What have you got lined up in 2020?
My brand-new song Warrior is releasing on January 16th, 2020. It’s a powerful song, exalting the bravery, courage and martial prowess of Sardars. The song is written by Laddi Gobindpuri, music by Popsy The Music Machine and video by Rimpy Prince.
It’s a very different style of track for me with its heavy, aggressive old skool hip hop style, and I hope that it is one to get the blood flowing in the veins.
There are lots of other songs on the way. One song of note is produced by Deep Jandu and lyrics by Karan Aujla... again this is a very different style for me.
I am also featuring in a small film role in a new Bollywood film called Taish, which will be releasing later this year and is directed by award winning director, Bejoy Nambiar.
Thank you for taking the time out for this interview. Do you have any final words for your fans?
First of all, I want to thank all members of my team. My mother, Kulbir Kandola, who produces all my work and supports me in all my efforts. I wouldn’t be able to do this without her. Also wanted to give big shout outs to Popsy, Kully from UK Premier PR, Laddi Gobindpuri, Happ E Singh, Rimpy Prince and Harry Anand for all their love and support.

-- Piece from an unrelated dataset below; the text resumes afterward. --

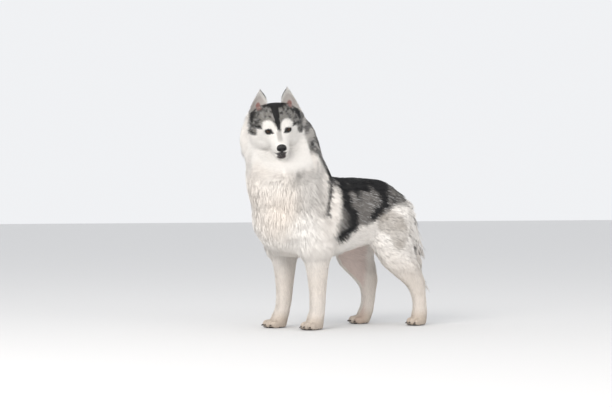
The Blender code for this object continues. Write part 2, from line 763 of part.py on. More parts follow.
def part_off(body, name, cutter, grown):
    """Take what lies inside the cutter as a node of its own, with a thin gap round it."""
    piece = body.copy()
    piece.data = body.data.copy()
    piece.name = name
    bpy.context.scene.collection.objects.link(piece)
    boolean(piece, cutter, "INTERSECT")
    keep_largest(piece)
    boolean(body, grown, "DIFFERENCE")
    bpy.data.objects.remove(cutter, do_unlink=True)
    bpy.data.objects.remove(grown, do_unlink=True)
    return piece


def region(name):
    """The outline in (y, z), the range of x and the frame of each cut."""
    head_tilt = HEAD @ Matrix.Translation((0, 3.0, -8.4)) @ Matrix.Rotation(math.radians(5), 4, "X")
    ruff_top = Matrix.Translation((0, -27.0, 51.0)) @ Matrix.Rotation(math.radians(24), 4, "X")
    rump = [(-2.0, 21.0), (30.0, 21.0), (30.0, 40.0), (24.5, 43.0), (1.5, 31.0), (-2.0, 26.0)]
    far_rump = [(y - HIND_STRIDE * (1 - z / HIP_HEIGHT), z) for y, z in rump]
    return {
        "tail": ([(21.9, 42.1), (23.8, 14.0), (42.0, 14.0), (42.0, 52.2)], -6.2, 6.2, None),
        "nose": ([(-20.0, -4.15), (NOSE_BACK, -4.15), (NOSE_BACK, 3.0), (-20.0, 3.0)], -5.0, 5.0, HEAD),
        "head": ([(-30.0, 0.0), (30.0, 0.0), (30.0, 30.0), (-30.0, 30.0)], -30.0, 30.0, head_tilt),
        "neck": ([(-30.0, 0.0), (30.0, 0.0), (30.0, 60.0), (-30.0, 60.0)], -30.0, 30.0, ruff_top),
        "left_fore_paw": ([(-40.0, -1.0), (-10.0, -1.0), (-10.0, 6.3), (-40.0, 6.3)], 2.0, 18.0, None),
        "right_fore_paw": ([(-46.0, -1.0), (-10.0, -1.0), (-10.0, 6.3), (-46.0, 6.3)], -18.0, -2.0, None),
        "left_hind_paw": ([(10.0, -1.0), (34.0, -1.0), (34.0, 4.6), (10.0, 4.6)], 2.0, 18.0, None),
        "right_hind_paw": ([(-4.0, -1.0), (20.0, -1.0), (20.0, 4.6), (-4.0, 4.6)], -18.0, -2.0, None),
        "left_foreleg": ([(-36.0, -1.0), (-11.0, -1.0), (-11.0, 27.8), (-36.0, 27.8)], 3.6, 19.0, None),
        "right_foreleg": ([(-42.0, -1.0), (-13.0, -1.0), (-13.0, 27.8), (-42.0, 27.8)], -19.0, -3.6, None),
        "left_hind_leg": ([(0.0, -1.0), (34.0, -1.0), (34.0, 22.0), (0.0, 22.0)], 3.2, 20.0, None),
        "right_hind_leg": ([(-11.0, -1.0), (26.0, -1.0), (26.0, 22.0), (-11.0, 22.0)], -20.0, -3.2, None),
        "left_thigh": (rump, 3.2, 20.0, None),
        "right_thigh": (far_rump, -20.0, -3.2, None),
    }[name]


CUTS = (
    "tail", "nose", "head", "neck", "left_fore_paw", "right_fore_paw", "left_hind_paw", "right_hind_paw",
    "left_foreleg", "right_foreleg", "left_hind_leg", "right_hind_leg", "left_thigh", "right_thigh",
)


def region_tests():
    """Each region with its outline turned anticlockwise, ready for node_at."""
    tests = []
    for name in CUTS:
        outline, low, high, matrix = region(name)
        area = sum(a[0] * b[1] - b[0] * a[1] for a, b in zip(outline, outline[1:] + outline[:1]))
        turned = outline if area > 0 else outline[::-1]
        inverse = matrix.inverted() if matrix else Matrix.Identity(4)
        tests.append((name, (turned, low, high, inverse)))
    return tests


REGION_TESTS = region_tests()


def ear_rings(side, wall):
    """Crescent sections from the root on the skull to the tip, opening forward."""
    inner, outer, tip = (Vector(side_of(place, side)) for place in (EAR_INNER, EAR_OUTER, EAR_TIP))
    middle, across = (inner + outer) / 2, (outer - inner) / 2
    rings = []
    for t in (0.0, 0.16, 0.36, 0.56, 0.75, 0.9, 1.0):
        centre = middle.lerp(tip, t) + Vector((0, 0.5, 0)) * math.sin(math.pi * t)
        breadth = (1 - t) ** 0.78 * (1 + 0.2 * math.sin(math.pi * t)) if t < 1 else 0.0
        half = max(0.28, across.length * breadth)
        cup = 2.6 * breadth * (1 - 0.25 * t)
        thick = wall * (0.55 + 0.45 * breadth)
        ring = []
        for k in range(13):
            ring.append(ear_point(centre, across.normalized(), half, cup, thick, 1 - k / 6, 1))
        for k in range(13):
            ring.append(ear_point(centre, across.normalized(), half, cup, thick, k / 6 - 1, -1))
        rings.append(ring)
    return rings


def ear_point(centre, across, half, cup, thick, place, face):
    """A point of an ear's crescent: place runs across from -1 to 1, face is back or front."""
    angle = place * math.pi / 2
    back = cup * math.cos(angle) - 0.35 * cup
    edge = max(0.12, math.sqrt(max(0.0, 1 - place**2))) * thick / 2
    return centre + across * half * math.sin(angle) + Vector((0, back + face * edge, 0))


def ear(side):
    tag = "left" if side > 0 else "right"
    return loft(f"{tag}_ear", ear_rings(side, EAR_THICKNESS), HEAD)


def ear_root(body, side):
    """Flatten the skull under the ear, so that the ear stands on it face to face."""
    inner, outer = (Vector(side_of(place, side)) for place in (EAR_INNER, EAR_OUTER))
    across = (outer - inner).normalized()
    slope = math.atan2(across.z, across.x * side) * side
    frame = HEAD @ Matrix.Translation((inner + outer) / 2) @ Matrix.Rotation(-slope, 4, "Y")
    half = (outer - inner).length / 2 + 0.4
    outline = [(-2.6, -GAP / CM), (2.9, -GAP / CM), (2.9, 9.0), (-2.6, 9.0)]
    cutter = prism("ear_flat", outline, -half, half, frame)
    boolean(body, cutter, "DIFFERENCE")
    bpy.data.objects.remove(cutter, do_unlink=True)


def eye(head, side):
    """The eyeball, and in the head its socket and the almond opening between the lids."""
    centre = Vector(side_of(EYE_AT, side))
    tag = "left" if side > 0 else "right"
    socket = ellipsoid("socket", centre, (EYE_RADIUS + GAP / CM,) * 3, matrix=HEAD, segments=16)
    wide, high = EYE_OPENING
    slant = Matrix.Rotation(side * 0.26, 4, "Z") @ Matrix.Rotation(side * -0.2, 4, "Y")
    rings = []
    for reach, scale in ((0.35, 0.30), (3.2, 2.9)):
        ring = []
        for k in range(20):
            angle = 2 * math.pi * k / 20
            x, z = math.cos(angle), math.sin(angle)
            ring.append(Vector((x * wide * scale, -reach, z * high * scale * (1 - 0.35 * x * x))))
        rings.append(ring)
    opening = loft("opening", rings, HEAD @ Matrix.Translation(centre) @ slant)
    for cutter in (socket, opening):
        boolean(head, cutter, "DIFFERENCE")
        bpy.data.objects.remove(cutter, do_unlink=True)
    return ellipsoid(f"{tag}_eye", centre, (EYE_RADIUS,) * 3, matrix=HEAD, segments=16)


def mouth_slit(head):
    """The line between the lips, a thin slit round the muzzle."""
    left = smooth_rows(MOUTH, 3)
    right = [row * (-1, 1, 1) for row in left[:0:-1]]
    path = [Vector(row) for row in (*right, *left)]
    rings = []
    for i, point in enumerate(path):
        along = (path[min(i + 1, len(path) - 1)] - path[max(i - 1, 0)]).normalized()
        inward = Z_AXIS.cross(along).normalized()
        depth, high = MOUTH_SLIT if 0 < i < len(path) - 1 else MOUTH_CORNER
        ring = []
        for out, up in ((0.9, 0.9), (-1, 0), (0.9, -0.9)):
            ring.append(point + inward * (-out * depth) + Vector((0, 0, up * high)))
        rings.append(ring)
    cutter = loft("mouth", rings, HEAD)
    boolean(head, cutter, "DIFFERENCE")
    bpy.data.objects.remove(cutter, do_unlink=True)


def nostrils(nose):
    for side in (-1, 1):
        for (x, y, z), radii, lean in (NOSTRIL, NOSE_SLIT):
            place = (side * x, NOSE_AT[1] + y, NOSE_AT[2] + z)
            cutter = ellipsoid("hole", place, radii, (0, side * lean, 0), HEAD, 12)
            boolean(nose, cutter, "DIFFERENCE")
            bpy.data.objects.remove(cutter, do_unlink=True)


def claw_rings(grow):
    """A hooked cone along -Y, from its root inside the toe to its point."""
    rings = []
    for k, (y, z, r) in enumerate(CLAW):
        centre = Vector((0, y + (grow if k == 0 else 0), z))
        rings.append(section(centre, X_AXIS, Z_AXIS, r + grow, r + grow, r + grow, 2.0, 6))
    return rings


def claws(paw_piece, name):
    """Four claws, each in a socket a thin gap wider than itself."""
    for k, (x, y, z, turn) in enumerate(claw_places(name)):
        frame = Matrix.Translation((x, y, z)) @ Matrix.Rotation(math.radians(turn), 4, "Z")
        cutter = loft("socket", claw_rings(GAP / CM), frame)
        boolean(paw_piece, cutter, "DIFFERENCE")
        bpy.data.objects.remove(cutter, do_unlink=True)
        loft(f"{name}_claw_{k + 1}", claw_rings(0.0), frame)
    keep_largest(paw_piece)


def main():
    clear_scene()
    body = fused_flesh()
    rng = np.random.default_rng(LOCK_SEED)
    outer_tree = surface_tree(body)
    roots = scattered_roots(body, rng)
    core_of(body)
    union_with(body, grow_locks(outer_tree, roots, rng))
    keep_largest(body)
    settle(body)
    floor = prism("floor", [(-60.0, -5.0), (60.0, -5.0), (60.0, 0.0), (-60.0, 0.0)], -30.0, 30.0)
    boolean(body, floor, "DIFFERENCE")
    bpy.data.objects.remove(floor, do_unlink=True)
    for side in (1, -1):
        ear_root(body, side)
    pieces = {}
    for name in CUTS:
        outline, low, high, matrix = region(name)
        cutter = prism("cutter", outline, low, high, matrix)
        grown = prism("grown", outline, low, high, matrix, GAP / CM)
        pieces[name] = part_off(body, name, cutter, grown)
    body.name = "torso"
    keep_largest(body)
    for side in (1, -1):
        ear(side)
        eye(pieces["head"], side)
    mouth_slit(pieces["head"])
    keep_largest(pieces["head"])
    nostrils(pieces["nose"])
    keep_largest(pieces["nose"])
    for name in PAWS:
        claws(pieces[name], name)
    finish()


def finish():
    """Materials, smooth shading, and the origin under the middle of the whole."""
    parts = [obj for obj in bpy.context.scene.objects if obj.type == "MESH"]
    low = np.min([points_of(obj).min(axis=0) for obj in parts], axis=0)
    high = np.max([points_of(obj).max(axis=0) for obj in parts], axis=0)
    shift = Matrix.Translation((-(low[0] + high[0]) / 2, -(low[1] + high[1]) / 2, -low[2]))
    home = bpy.data.collections.new("siberian_husky")
    bpy.context.scene.collection.children.link(home)
    made = {name: material(name, *look) for name, look in LOOKS.items()}
    for obj in parts:
        obj.data.transform(shift)
        home.objects.link(obj)
        bpy.context.scene.collection.objects.unlink(obj)
        obj.data.materials.clear()
        obj.data.materials.append(made[look_of(obj.name)])
        obj.data.shade_smooth()
        obj.data.name = obj.name


def look_of(name):
    if name.endswith("_eye"):
        return "eye"
    if "claw" in name:
        return "claw"
    return {"nose": "nose_skin", "torso": "dark_coat"}.get(name, "pale_coat")


def material(name, colour, roughness):
    made = bpy.data.materials.new(name)
    made.use_nodes = True
    surface = made.node_tree.nodes["Principled BSDF"]
    surface.inputs["Base Color"].default_value = (*colour, 1)
    surface.inputs["Roughness"].default_value = roughness
    return made


main()
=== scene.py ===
"""Siberian husky, standing with its head turned to its left: the looks of the life-size still model.

The frame is in metres, +Z up, and the dog faces -Y. The skin is modelled in the dog's own
centimetres, as the solids are, and set into the frame by the place of the eyes.
"""

import itertools
import math

import bmesh
import bpy
import numpy as np
from mathutils import Matrix, Vector
from mathutils.bvhtree import BVHTree


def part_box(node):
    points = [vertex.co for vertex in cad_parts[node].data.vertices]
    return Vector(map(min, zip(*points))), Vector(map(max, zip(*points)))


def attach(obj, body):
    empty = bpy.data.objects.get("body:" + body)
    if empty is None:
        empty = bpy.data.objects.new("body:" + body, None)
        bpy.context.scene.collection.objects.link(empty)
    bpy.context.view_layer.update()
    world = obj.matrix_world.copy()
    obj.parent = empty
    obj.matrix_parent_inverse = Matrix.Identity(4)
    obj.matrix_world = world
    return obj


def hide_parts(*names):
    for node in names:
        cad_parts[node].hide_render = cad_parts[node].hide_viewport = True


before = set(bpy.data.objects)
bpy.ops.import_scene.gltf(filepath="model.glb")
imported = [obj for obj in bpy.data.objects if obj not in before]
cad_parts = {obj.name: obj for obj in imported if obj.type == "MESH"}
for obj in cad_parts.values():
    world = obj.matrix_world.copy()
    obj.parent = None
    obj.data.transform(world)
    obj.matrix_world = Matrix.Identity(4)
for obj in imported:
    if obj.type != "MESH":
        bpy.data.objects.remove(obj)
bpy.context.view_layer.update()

CM = 0.01
SEED = 7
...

I wanted to thank all my fans for their blessings and encouragement. I really hope you like my new song. Please do share and support it and let me know what you think. Finally, a big shout out to the Simply Bhangra team for everything you have done for me and for being there from the very beginning of my journey. God Bless.
Thank you for taking time to discuss your views and career. Wish you all the best with your future projects and upcoming release!